There are no format and presentation changes in 2010-11. Ministry detailed sections of the Estimates were already modified in 2009-10, to provide transparent disclosure of expenditures related to acquisition/construction, use and disposal of Tangible Capital Assets. New Vote-Items were created for disclosing mTCA acquisition, amortization and disposal costs. Further breakdown of major Tangible Capital Assets and mTCA expenditures was provided through the use of standard accounts corresponding to specific asset categories. Estimates Summary Tables 8 and 12 were modified accordingly to display asset information by category.
As in the previous year, the cover of the Estimates is visually linked to the cover of the Budget to make more evident the connection between the two documents as elements of the same process in the continuum of financial reporting.

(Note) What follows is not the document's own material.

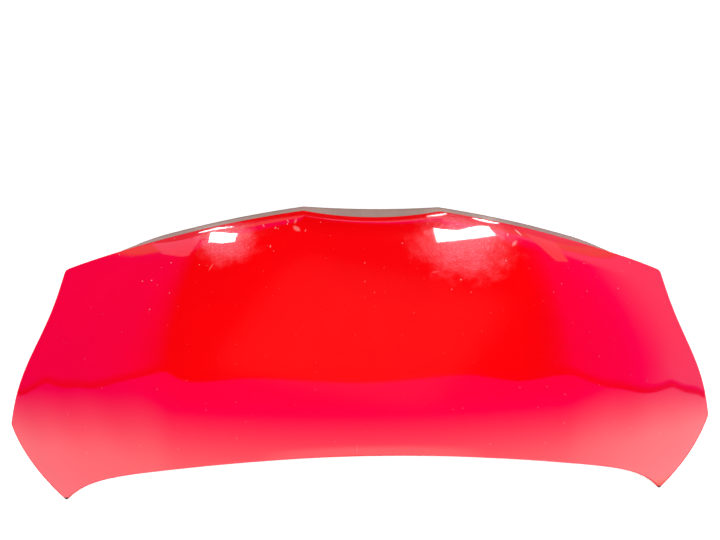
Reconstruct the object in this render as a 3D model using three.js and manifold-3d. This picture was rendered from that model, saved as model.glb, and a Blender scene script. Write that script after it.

Assets are balance sheet accounts which require an appropriation in the Estimates. Asset categories include the following:
Comprised of 3 volumes containing the Consolidated Revenue Fund schedules, ministry statements showing actual expenses, financial statements of significant provincial crown corporations, boards and commissions, and detailed schedules of payments made from the Consolidated Revenue Fund by Ministries to vendors and transfer payment recipients.
Results-based Plan Briefing Books
Published annually by each Ministry, following the Ontario Budget and publication of the Estimates. The Plans highlight what each Ministry has done over the previous year, what is planned for the coming year, what targets have been set and how results will be measured. The Standing Committee on Estimates uses the Results-based Plan Briefing Books when they ask Ministries to defend their Estimates.
The Ontario Government presents a Budget each year, usually in the early spring. This document outlines expected expense and revenue for the upcoming fiscal year.